Suddenly, I have an idea. The parachute. Yes! I trigger the opening of the small air valve, which then rushes into the parachute. It’s working but it’s slow and long. So I wait, very still, with my eyes closed. I have no other choice. I try to relax. Everything at 112 m is multiplied by 10. One consumed oxygen molecule at the surface is equal to 10 or 12 molecules consumed at that kind of depth. One second is equivalent to 10 seconds. Time and life are both very cruel at the bottom of an ocean. I am now barely conscious. Finally, I remember feeling the chute tearing me away from my trap like a champagne cork. The ascent back to the surface, back to life, is way too long.
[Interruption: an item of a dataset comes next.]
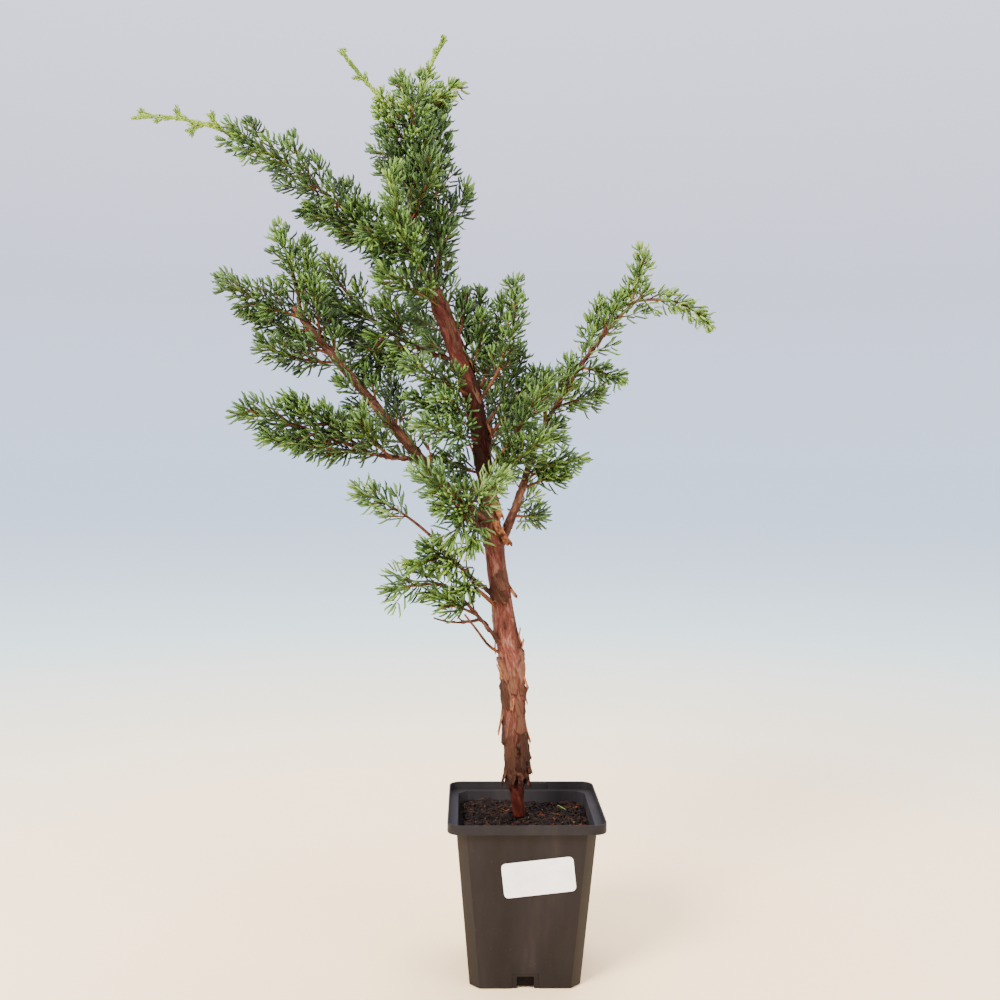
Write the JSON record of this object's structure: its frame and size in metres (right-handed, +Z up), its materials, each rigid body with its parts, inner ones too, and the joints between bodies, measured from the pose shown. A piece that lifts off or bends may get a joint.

When I reach the surface, I have strangely not entirely lost consciousness, but my body no longer responds to my brain. Did I become a vegetable? My team, frightened, retrieves and saves me. If I had not been so well-trained, I would not have survived this scary adventure. Instead of the planned 2 minutes and 40 seconds that I went down under water for, I stayed 3 minutes and 50 seconds. In the boat, I gradually recover and quickly regain all my abilities.

Pierre Frolla reascending to the surface, following the guideline with the sled and parachute attached to it.

A few years later, I’m on a movie set doing 60-m free diving over and over all day long, and an air bubble is created in my brain on one of these repetitive dives. But instead of being redirected into my lungs, it remains stuck in my head. When ascending, inevitably, this tiny compressed air bubble suddenly decompresses and its size gets multiplied by six. I immediately lose consciousness. Later, I wake up in a hyperbaric chamber. I stay there for eight and a half hours. But when I wake up in that box, I cannot feel my body. I’m unable to move. For hours, I do not know if I will stay quadriplegic or not. This awakening in the box is one of my worst-ever memories of free diving. I do not understand what is happening to me. It takes me 30 minutes to remember that I was free diving and to deduce that I certainly had a bad accident.

Apnea is an extreme sport. I’ll remember it always. Yesterday I dived to 113 meters. I’ll do it again tomorrow.